Para o terceiro tipo de equipe, Drucker usa o modelo da dupla de tênis, que parece bastante singelo, mas esconde uma grande complexidade em sua estrutura. Os dois jogadores precisam atuar como um só para terem sucesso. Eles não podem parar para pensar no que o outro está fazendo. Eles precisam "sentir" o que o outro está fazendo. O fluxo de informações é muito mais complexo e sutil.

Em bandas de música isso também acontece, especialmente naquelas onde a improvisação é essencial, como em uma banda de jazz. Cada músico pode ser um especialista em determinado instrumento, mas a comunicação entre eles é fundamental. Com um simples olhar, ou nem isso, o trompetista precisa saber em que escala o guitarrista está e o que ele pretende fazer a seguir. O equilíbrio de uma equipe desse tipo é muito instável. Ela vive permanentemente na fronteira entre a ordem e o caos. Exemplo? Quando os Beatles atingiram o auge, após anos de trabalho intenso, eles haviam adquirido esse sexto sentido vital para a criação musical.

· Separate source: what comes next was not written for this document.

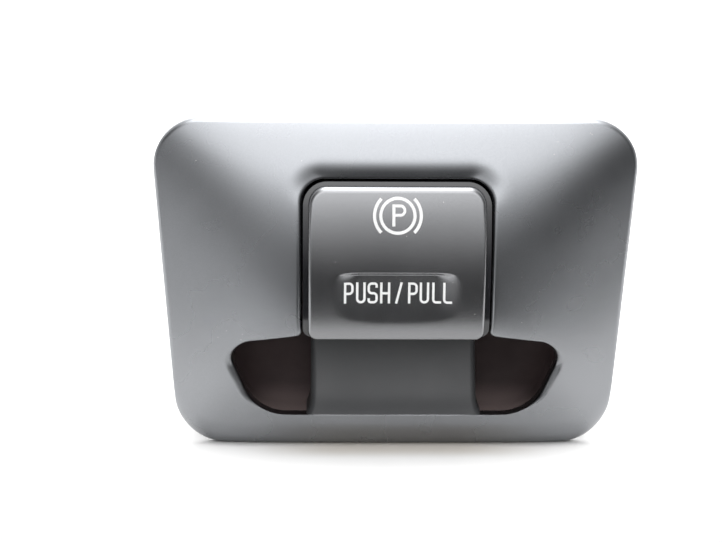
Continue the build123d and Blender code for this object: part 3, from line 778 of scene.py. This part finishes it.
def build_cap():
    hw, top, bot, rt, rb = 16.2, 19.15, -9.3, 3.2, 1.7
    zs = [top - rt * (1 - math.cos(a)) for a in np.linspace(0, math.pi / 2, 22)][:-1]
    body = list(np.arange(top - rt, bot + rb, -0.20))
    fine = list(np.arange(DISH_TOP + 0.10, DISH_TOP - 0.90, -0.05))
    body = sorted(set([round(z, 4) for z in body if not DISH_TOP - 0.95 < z < DISH_TOP + 0.15]
                      + [round(z, 4) for z in fine]), reverse=True)
    low = [bot + rb * (1 - math.cos(a)) for a in np.linspace(math.pi / 2, 0, 16)][1:]
    zs = zs + body + low
    us = np.linspace(-1, 1, 181)
    loop, _ = fillet_loop([(hw, top, rt), (hw, bot, rb), (-hw, bot, rb), (-hw, top, rt)], 0.1)
    verts = []
    rows = []
    for z in zs:
        w = hw
        if z > top - rt:
            w = hw - rt + math.sqrt(max(0, rt ** 2 - (z - (top - rt)) ** 2))
        if z < bot + rb:
            w = hw - rb + math.sqrt(max(0, rb ** 2 - (z - (bot + rb)) ** 2))
        rows.append(np.c_[us * w, np.full(len(us), z)])
    grid = np.vstack(rows)
    d = loop_distance(grid, loop)
    re = 0.45 + 0.45 * soft_step(10.0, 18.5, grid[:, 1])
    a = np.clip(1 - d / re, 0, 1)
    y = cap_surface(grid[:, 0], grid[:, 1]) + re * (1 - np.sqrt(1 - a * a))
    verts = [(x, yy, z) for (x, z), yy in zip(grid, y)]
    n, m = len(us), len(zs)
    faces = []
    for r in range(m - 1):
        for i in range(n - 1):
            faces.append((r * n + i, r * n + i + 1, (r + 1) * n + i + 1, (r + 1) * n + i))
    # skirt back to the body
    edge = [i for i in range(n)] + [r * n + n - 1 for r in range(1, m)] + [
        (m - 1) * n + i for i in range(n - 2, -1, -1)] + [r * n for r in range(m - 2, 0, -1)]
    base = len(verts)
    for e in edge:
        x, _, z = verts[e]
        verts.append((x, face_y(np.array(z)) + 1.5, z))
    k = len(edge)
    for i in range(k):
        j = (i + 1) % k
        faces.append((edge[i], edge[j], base + j, base + i))
    back = len(verts)
    # back face as a fan of rows
    verts += [(x, float(face_y(np.array(z))) + 1.5, z) for x, z in grid]
    for r in range(m - 1):
        for i in range(n - 1):
            faces.append((back + r * n + i, back + (r + 1) * n + i,
                          back + (r + 1) * n + i + 1, back + r * n + i + 1))
    ob = mesh_object("knob_face", verts, faces)
    bm = bmesh.new()
    bm.from_mesh(ob.data)
    bmesh.ops.remove_doubles(bm, verts=bm.verts, dist=2e-6)
    bmesh.ops.recalc_face_normals(bm, faces=bm.faces)
    bm.to_mesh(ob.data)
    bm.free()
    for p in ob.data.polygons:
        p.use_smooth = True
    return ob


cap = build_cap()
cap.data.materials.append(PAINT_KNOB)
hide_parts("knob_cap")
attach(cap, "knob")


# -------------------------------------------------- symbol and legend inlay
def ribbon(points, width, closed=False, steps=None):
    """Flat ribbon along a path in (x, z), on the cap's surface."""
    p = np.array(points, float)
    if closed:
        t = np.roll(p, -1, axis=0) - np.roll(p, 1, axis=0)
    else:
        t = np.gradient(p, axis=0)
    t /= np.linalg.norm(t, axis=1)[:, None]
    n = np.c_[-t[:, 1], t[:, 0]] * width / 2
    return p + n, p - n


def arc(cx, cz, r, a0, a1, n=24):
    return [(cx + r * math.cos(math.radians(a)), cz + r * math.sin(math.radians(a)))
            for a in np.linspace(a0, a1, n)]


def fine_path(pts, step=0.12):
    out = []
    for a, b in zip(pts[:-1], pts[1:]):
        k = max(1, int(math.dist(a, b) / step))
        out += [(a[0] + (b[0] - a[0]) * i / k, a[1] + (b[1] - a[1]) * i / k)
                for i in range(k)]
    return out + [pts[-1]]


def rounded_path(pts, r, n=8):
    """Open polyline with rounded inner corners."""
    out = [pts[0]]
    for i in range(1, len(pts) - 1):
        p = np.array(pts[i], float)
        a = np.array(pts[i - 1], float) - p
        b = np.array(pts[i + 1], float) - p
        la, lb = np.linalg.norm(a), np.linalg.norm(b)
        a, b = a / la, b / lb
        ang = math.acos(np.clip(a @ b, -1, 1))
        rr = min(r, la * 0.49 * math.tan(ang / 2), lb * 0.49 * math.tan(ang / 2))
        t = rr / math.tan(ang / 2)
        c = p + (a + b) / np.linalg.norm(a + b) * rr / math.sin(ang / 2)
        s, e = p + a * t - c, p + b * t - c
        turn = math.atan2(s[0] * e[1] - s[1] * e[0], s @ e)
        a0 = math.atan2(s[1], s[0])
        out += [(c[0] + rr * math.cos(a0 + turn * j / n), c[1] + rr * math.sin(a0 + turn * j / n))
                for j in range(n + 1)]
    return out + [pts[-1]]


def inlay(name, strips, proud=0.03, depth=0.25):
    verts, faces = [], []
    for pts, width, closed in strips:
        l, r = ribbon(pts, width, closed)
        n = len(l)
        base = len(verts)
        for dy in (-proud, depth):
            for side in (l, r):
                y = cap_surface(side[:, 0], side[:, 1]) + dy
                verts += [(x, yy, z) for (x, z), yy in zip(side, y)]
        m = n if closed else n - 1
        for i in range(m):
            j = (i + 1) % n
            faces.append((base + i, base + j, base + n + j, base + n + i))
            faces.append((base + 2 * n + i, base + 3 * n + i, base + 3 * n + j, base + 2 * n + j))
            faces.append((base + i, base + 2 * n + i, base + 2 * n + j, base + j))
            faces.append((base + n + i, base + n + j, base + 3 * n + j, base + 3 * n + i))
        if not closed:
            for i in (0, n - 1):
                faces.append((base + i, base + n + i, base + 3 * n + i, base + 2 * n + i))
    ob = mesh_object(name, verts, faces, smooth=False)
    outward(ob)
    ob.data.materials.append(WHITE)
    return ob


cz = SYMBOL_Z
sym = [(arc(0, cz, 3.10, 0, 360, 121)[:-1], 0.56, True),
       (arc(0, cz, 4.235, -45, 45, 40), 0.57, False),
       (arc(0, cz, 4.235, 135, 225, 40), 0.57, False)]
px = -0.73
sym.append((fine_path([(px, cz - 1.88), (px, cz + 2.01)]), 0.54, False))
bowl = rounded_path([(px, cz + 1.75), (1.26, cz + 1.75), (1.26, cz + 0.10),
                     (px, cz + 0.10)], 0.80, 14)
sym.append((fine_path(bowl), 0.50, False))
symbol = inlay("symbol_strokes", sym)
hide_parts("symbol_lens")
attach(symbol, "knob")

CAPH, STR, LZ = 3.93, 0.43, -2.05
hb = STR / 2


def glyph(ch, x, w):
    l, r, b, t = x + hb, x + w - hb, LZ + hb, LZ + CAPH - hb
    mid = LZ + CAPH * 0.485
    if ch == "P":
        return [[(l, LZ), (l, LZ + CAPH)],
                rounded_path([(l, t), (r, t), (r, mid - 0.1), (l, mid - 0.1)], 0.62)]
    if ch == "U":
        return [rounded_path([(l, LZ + CAPH), (l, b), (r, b), (r, LZ + CAPH)], 0.66)]
    if ch == "S":
        return [rounded_path([(r, t - 0.75), (r, t), (l, t), (l, mid), (r, mid), (r, b),
                              (l, b), (l, b + 0.75)], 0.58)]
    if ch == "H":
        return [[(l, LZ), (l, LZ + CAPH)], [(r, LZ), (r, LZ + CAPH)], [(l, mid), (r, mid)]]
    if ch == "L":
        return [rounded_path([(l, LZ + CAPH), (l, b), (x + w, b)], 0.55)]
    return [[(x + hb, LZ - 0.02), (x + w - hb, LZ + CAPH + 0.02)]]


leg = []
for ch, x, w in (("P", -9.70, 1.76), ("U", -7.49, 1.76), ("S", -5.38, 1.87),
                 ("H", -3.09, 1.85), ("/", -0.36, 1.41), ("P", 2.02, 1.76),
                 ("U", 4.14, 1.74), ("L", 6.42, 1.66), ("L", 8.42, 1.66)):
    for path in glyph(ch, x, w):
        leg.append((fine_path(path), STR, False))
legend = inlay("legend_strokes", leg)
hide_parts("legend_inlay")
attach(legend, "knob")

# ------------------------------------------------------------ lights, floor
FLOOR_Z = PLATE_BOT * MM


def plane(name, size, loc, rot, mat):
    me = bpy.data.meshes.new(name)
    s = size / 2
    me.from_pydata([(-s, -s, 0), (s, -s, 0), (s, s, 0), (-s, s, 0)], [], [(0, 1, 2, 3)])
    ob = bpy.data.objects.new(name, me)
    ob.location, ob.rotation_euler = loc, rot
    ob.data.materials.append(mat)
    bpy.context.collection.objects.link(ob)
    return ob


def stage_material(name, colour, emit, rough=0.9):
    m, t, b = nodes_of(name)
    n = noise(t, 3.0, 2.0)
    t.links.new(ramp(t, n, [(0.3, tuple(c * 0.97 for c in colour[:3]) + (1,)), (0.7, colour)]),
                b.inputs["Base Color"])
    b.inputs["Roughness"].default_value = rough
    b.inputs["Emission Color"].default_value = (1, 1, 1, 1)
    b.inputs["Emission Strength"].default_value = emit
    return m


FRONT_EDGE = -0.050


def floor_material():
    m, t, b = nodes_of("floor_white")
    n = noise(t, 40.0, 3.0)
    white = ramp(t, n, [(0.3, (0.815, 0.81, 0.80, 1)), (0.7, (0.845, 0.84, 0.83, 1))])
    tc = t.nodes.new("ShaderNodeTexCoord")
    sp = t.nodes.new("ShaderNodeSeparateXYZ")
    t.links.new(tc.outputs["Object"], sp.inputs[0])
    # painted contact shadow: the floor's colour is darkened to a warm grey in a band along the
    # object's bottom edge, centred slightly right of the middle and fading out to the sides
    near = math_node(t, "MULTIPLY", smooth_range(t, sp.outputs[1], -0.0115, -0.0055),
                     smooth_range(t, sp.outputs[1], -0.002, 0.006, 1.0, 0.0))
    off = math_node(t, "ABSOLUTE", math_node(t, "SUBTRACT", sp.outputs[0], 0.0015))
    near = math_node(t, "MULTIPLY", near, smooth_range(t, off, 0.010, 0.032, 1.0, 0.0))
    t.links.new(mix_color(t, near, white, (0.66, 0.625, 0.575, 1)), b.inputs["Base Color"])
    b.inputs["Roughness"].default_value = 0.9
    b.inputs["Specular IOR Level"].default_value = 0.1
    return m


def floor_sheet():
    me = bpy.data.meshes.new("floor")
    me.from_pydata([(-1.6, FRONT_EDGE, 0), (1.6, FRONT_EDGE, 0), (1.6, 2.4, 0), (-1.6, 2.4, 0)],
                   [], [(0, 1, 2, 3)])
    ob = bpy.data.objects.new("floor", me)
    ob.location = (0, 0, FLOOR_Z)
    ob.data.materials.append(floor_material())
    bpy.context.collection.objects.link(ob)


floor_sheet()

# The light tent: bright overhead, white table level, a quieter zone in front,
# where the tent is open.
world = bpy.data.worlds.new("world")
scene.world = world
world.use_nodes = True
wt = world.node_tree
wt.nodes.clear()
wo = wt.nodes.new("ShaderNodeOutputWorld")
bg = wt.nodes.new("ShaderNodeBackground")
wt.links.new(bg.outputs[0], wo.inputs[0])
tc = wt.nodes.new("ShaderNodeTexCoord")
sep = wt.nodes.new("ShaderNodeSeparateXYZ")
wt.links.new(tc.outputs["Generated"], sep.inputs[0])
WX, WY, WZ = sep.outputs


def wm(op, a, b=None):
    return math_node(wt, op, a, b)


# overhead: brightest at the top, down to nothing a little below the horizon,
# narrower the higher it is, and a little weaker straight in front
TOP_STEPS = [(-0.25, 0.0), (-0.16, 0.08), (-0.08, 0.36), (0.0, 0.72), (0.06, 0.96),
             (0.13, 1.30), (0.21, 1.76), (0.28, 2.16), (0.36, 2.62), (0.45, 3.15),
             (0.52, 3.50), (0.61, 3.75), (0.70, 3.80), (0.84, 3.85), (0.91, 4.6),
             (0.95, 7.6), (1.0, 9.4)]
height = smooth_range(wt, WZ, -0.25, 1.0, 0.0, 1.0, "LINEAR")
curve = ramp(wt, height, [((z + 0.25) / 1.25, grey(v / 10.0)) for z, v in TOP_STEPS])
ax = wm("ABSOLUTE", wm("SUBTRACT", WX, 0.025))
width = wm("MAXIMUM", wm("ADD", wm("MULTIPLY", WZ, -0.20), 0.40), 0.24)
spread = wm("DIVIDE", 1.0, wm("ADD", wm("POWER", wm("DIVIDE", ax, width), 3.4), 1.0))
dip = wm("MULTIPLY", smooth_range(wt, wm("ABSOLUTE", wm("SUBTRACT", WX, 0.04)), 0.08, 0.17, 0.25, 0.0),
         smooth_range(wt, WZ, 0.22, 0.36, 1.0, 0.0))
weak = wm("MULTIPLY", smooth_range(wt, WX, 0.05, 0.14, 0.0, 0.10),
          smooth_range(wt, WZ, 0.50, 0.74, 1.0, 0.0))
top = wm("MULTIPLY", wm("MULTIPLY", curve, 10.0),
         wm("MULTIPLY", spread, wm("SUBTRACT", wm("SUBTRACT", 1.0, dip), weak)))
# the sides: a wall on the left, less on the right
left = wm("MULTIPLY", smooth_range(wt, WX, -0.32, -0.02, 0.46, 0.0),
          smooth_range(wt, WZ, 0.10, 0.55, 1.0, 0.0))
right = smooth_range(wt, WX, 0.10, 0.45, 0.0, 0.12)
# the table level, seen past the sheet's front edge
off = wm("SUBTRACT", WX, 0.10)
bell = wm("EXPONENT", wm("MULTIPLY", wm("MULTIPLY", off, off), -6.57))
onset = wm("ADD", wm("ADD", WZ, 0.265), wm("MULTIPLY", bell, 0.33))
low = wm("MULTIPLY", smooth_range(wt, onset, -0.065, 0.025, 1.0, 0.0), 1.5)
left = wm("MULTIPLY", left, smooth_range(wt, WZ, -0.45, -0.20, 0.55, 1.0))
low = wm("ADD", low, wm("ADD", left, right))
rear = smooth_range(wt, WY, -0.35, 0.30, 0.0, 1.05)
level = wm("ADD", wm("ADD", top, 0.03), wm("MAXIMUM", low, rear))
bg.inputs["Color"].default_value = (0.985, 0.99, 1.0, 1)
wt.links.new(level, bg.inputs["Strength"])

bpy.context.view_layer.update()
# a copy of each coil spring with its own mesh, fixed to the housing in the spring node's place
for spring, travel in (("pull_springs", 0.0004), ("push_springs", 0.00075)):
    node = next(o for o in bpy.data.objects if o.name == spring)
    coil = bpy.data.objects.new(spring + "_coils", node.data.copy())
    coil.matrix_world = node.matrix_world.copy()
    bpy.context.collection.objects.link(coil)
    bpy.context.view_layer.update()
    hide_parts(spring)
    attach(coil, "housing")
    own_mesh(coil)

Nos ensaios, eles atuavam como uma verdadeira "jam session" e desenvolveram uma forma de comunicação não verbal muito sofisticada. Entretanto, foi suficiente a introdução de um elemento externo (Yoko) para que o sistema entrasse em colapso. A presença de Yoko toldou a comunicação sutil entre John Lennon e Paul McCartney e, em um nível um pouco diferente, entre eles dois e George Harrison. O resultado foi que cada um deles passou a criar de maneira individualista e o fim não demorou muito.

Resumindo, as principais diferenças entre esses três tipos de equipe são as seguintes:

  • O fluxo de informação entre os membros individuais aumenta da equipe tipo 1 para a equipe tipo 3.
  • A capacidade da equipe em incorporar novos conhecimentos na sua estrutura aumenta da equipe tipo 1 para a equipe tipo 3.
  • A capacidade da equipe se autogerenciar, determinar seus próprios objetivos e a melhor maneira de atingí-los também aumenta da equipe tipo 1 para a equipe tipo 3.

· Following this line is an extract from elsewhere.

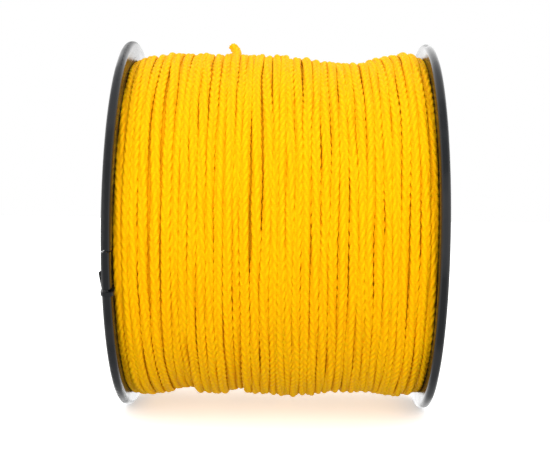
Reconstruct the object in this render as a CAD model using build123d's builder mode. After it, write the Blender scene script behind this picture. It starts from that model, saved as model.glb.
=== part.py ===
from build123d import *
import os
from math import cos, pi, radians, sin, tan

# Spool of braided fishing line, in millimetres.
# The spool's axis lies along X, +Z is up, and the origin is on the axis midway between the flanges.
# The front is -Y. Angles round the axis start at the front and grow towards the top (+Z).
# The right flange and its catch are the left ones turned half a turn about Z: one mould makes both.

# ---- Driving dimensions ----
flange_diameter = 70.0
overall_width = 57.7        # over the outer faces of the two rims
rim_thickness = 1.7
bore_diameter = 16.0        # the peg or shaft that carries the spool
barrel_diameter = 42.0      # the line is wound straight onto this
winding_diameter = 66.0
line_diameter = 1.5

# ---- Flange plate ----
recess_depth = 0.6          # pockets in the outer face, between the ribs
rim_width = 2.2             # flat band of full thickness along the edge
ring_width = 2.4            # stiffening ring behind the barrel's wall
boss_diameter = 24.0
rib_count = 8
first_rib_angle = 22.5
rib_width = 1.4
pocket_corner = 0.8
rim_rounding = 0.8          # the rim's edge is all but half round
drive_hole_diameter = 6.4   # for a winder's driving pins
drive_hole_circle = 29.2
drive_hole_count = 4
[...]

Quando nos deslocamos da equipe tipo 1 para a equipe tipo 3, a hierarquia e o controle são gradativamente demolidos.

É evidente, portanto, que uma empresa que atua dentro da "economia do conhecimento", ou seja, qualquer empresa moderna, precisa muito mais de equipes do tipo 3 do que equipes do tipo 1 ou 2. Se a matéria-prima da empresa é o conhecimento, a única maneira de gerenciá-lo e torná-lo produtivo é por meio da implantação de equipes da era do conhecimento, e não de equipes da era industrial.

É exatamente esse o perigo que corremos ao tentarmos adaptar o "sucesso do penta" às nossas empresas. Tirando as platitudes de sempre, que dizem que precisamos de "paixão", "disciplina", "coragem", "foco nos resultados", etc., características supostamente apresentadas pela seleção do penta, tudo o que sobra é um modelo de equipe que pode ser adaptado com sucesso apenas em algumas circunstâncias, mas não em todas. Em particular, é interessante notar que muitas das características positivas da seleção do penta não passam de uma releitura pós-vitória. A vitória faz a percepção das pessoas mudar, realçando aspectos positivos e minimizando aspectos negativos. Em alguns casos, até mesmo aspectos negativos, como a "teimosia" de Luiz Felipe Scolari, podem vir a ser encarados de maneira positiva. Henry Ford também era teimoso e foi essa teimosia que o transformou em um dos homens mais ricos do seu tempo. Contudo, foi essa mesma teimosia que o tornou incapaz de perceber as mudanças do mercado e que mergulhou a Ford em uma profunda crise, tendo sido suplantada pela GM em apenas alguns anos. Hoje, nenhuma empresa automobilística adotaria o modelo de produção e o tipo de equipes adotadas por Henry Ford no auge do sucesso do Modelo T. Precisamos de equipes flexíveis, que existem na fronteira entre a ordem e o caos, que são instáveis e podem até mesmo se autodestruir. É um risco enorme, mas não há outra maneira de gerenciar o conhecimento.